Improved Methods of Laminar Flamelet Model for Compressible Flow

Abstract

To improve the computational performance of the laminar flamelet model for compressible flow (the compressible flamelet model), two formulations of the heat flux term are proposed: form1 achieves efficient calculation of the spatial gradient of the mass fraction of each chemical species, and form2 eliminates the dependence of the calculation process on the number of chemical species. Based on these formulations, three methods are proposed that use linear interpolation (lerp) or an artificial neural network (ANN) for their flamelet tables: form1-ann, form2-lerp, and form2-ann. First, it will be shown that the accuracy of the ANN in the proposed form1-ann and form2-ann methods is sufficient for numerical simulations.
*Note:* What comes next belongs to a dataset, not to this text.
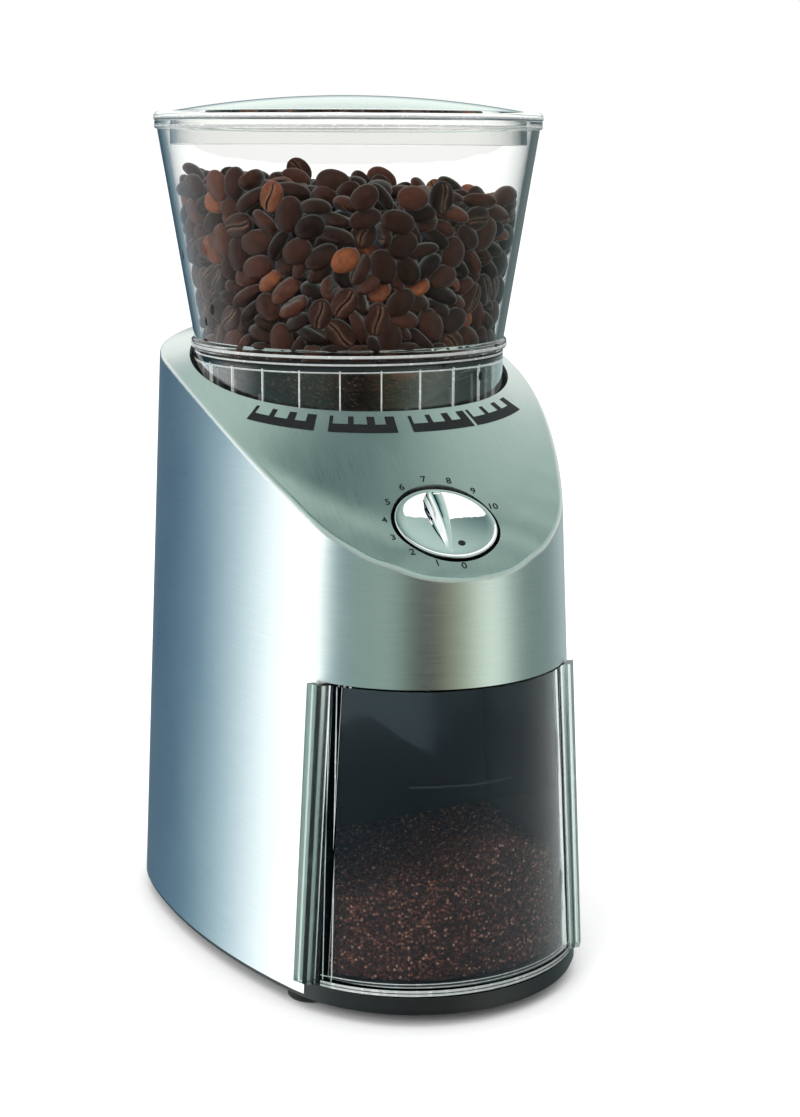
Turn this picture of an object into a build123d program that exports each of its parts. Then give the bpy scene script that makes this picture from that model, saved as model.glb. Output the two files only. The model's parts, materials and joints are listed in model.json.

Then, to evaluate the form2-lerp and form2-ann methods and show that they can greatly improve the computational performance of the conventional method, numerical simulations will be conducted for the scramjet test-engine combustor of the German Aerospace Center, DLR. The calculation time of the form2-lerp method is reduced by about 0.878 times, and the memory usage is increased by about 2.97 times compared with the values for the conventional method. The calculation time of the form2-ann method is reduced by about 0.946 times, and the memory usage is reduced by about 0.508 times compared with the conventional method.